Here's Henrik's answer in the previous email:

> >counters, not anything strange or difficult (I guess that even if some
> >other cpu would be incrementing one counter, instead of resetting to
>> cero, its value would be one, or something similar).

>No, without locking or serialization by doing the reset from the
>per-cpu thread the reset can be lost.

Why would be lost? In any case, the result would be strange, no?

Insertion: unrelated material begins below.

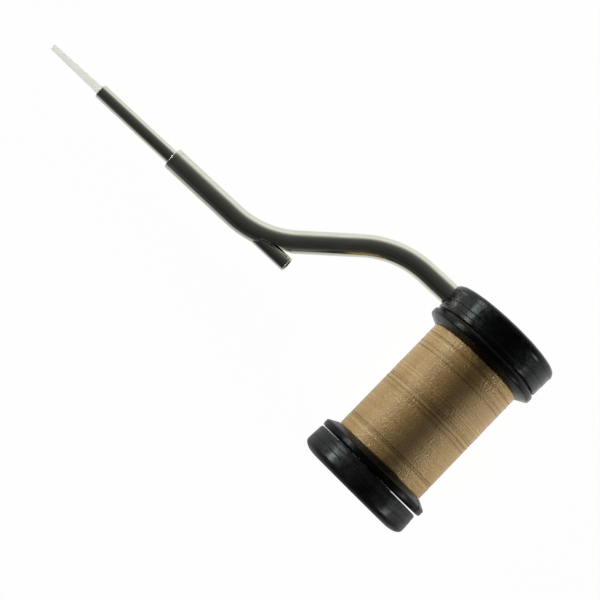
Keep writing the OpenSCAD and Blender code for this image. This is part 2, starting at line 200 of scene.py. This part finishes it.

* Keith talked about cache bouncing. This is what I want to avoid, and
the reason for which I use per-cpu variables. The process of packets
should be kept as much parallel as possible. But cache issues are very
abstract (you don't "see" them when programming, they happen in
hardware level) and I didnt find any good reference to learn about
this. Is there any book, article or whatever, and if it's possible,
oriented to Linux kernel programmers?


Thank you again for making programming in Linux a bit easier.